I wonder if we are nearing a tipping point where shareowners are willing to consider a whole new template for voting advice? The best alternative I have seen is Mark Latham’s Ultimate Proxy Advisor Proposal – Revised, where a company would hold a competition for proxy advisors giving public advice on the voting items in the proxy filing.

Under Latham’s proposal, the company would pay for a competition in conjunction with entry fees from proxy voting advisors and potential. Prizes would be awarded based on votes by shareowners evaluating how informative the advice provided was. Instead of allowing about $2,000 – $4,000 to research the company and the proxy (as is currently done by ISS and Glass Lewis), this system would award $30,000 or more and would facilitate much more extensive research. Voting advice could be tailor-made to the individual firm.

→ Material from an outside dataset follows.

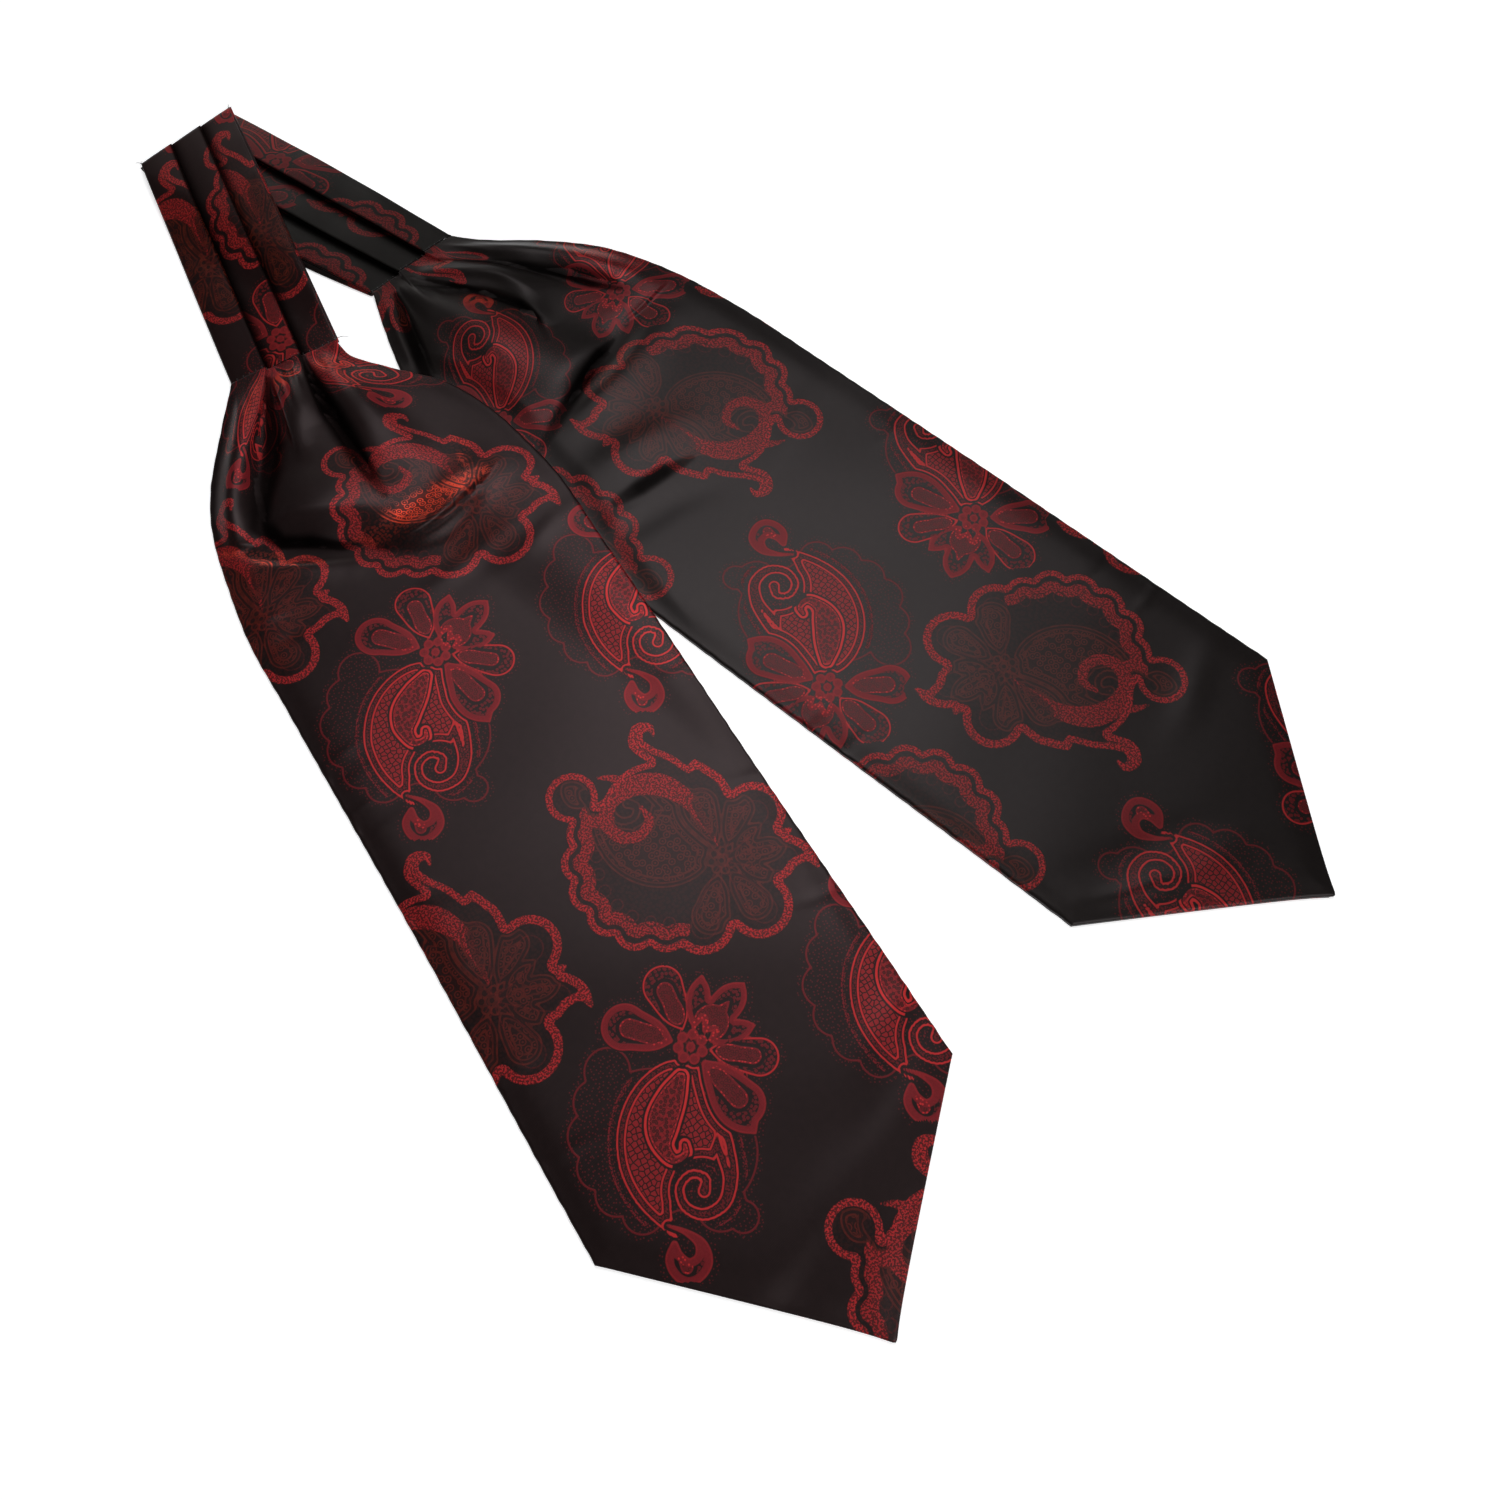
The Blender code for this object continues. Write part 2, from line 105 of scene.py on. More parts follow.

Are we there yet?

I used an earlier and much more cumbersome model of the proxy advisor proposal back in 2000 and won about 18% of the vote, even though the process outlined in that proposal would take up to three years instead of one to implement under the terms of the revised proposal. Maybe frustration with the box ticking approach has risen to the level where shareowners are willing to vote for such a system. We even might attract hedge funds like ValueAct Capital and Relational Investors to perform the analysis. They probably have better skills, but would they be objective… maybe yes if awards weren’t limited to one information provider. An added benefit might be slowing down the movement to dual class shares.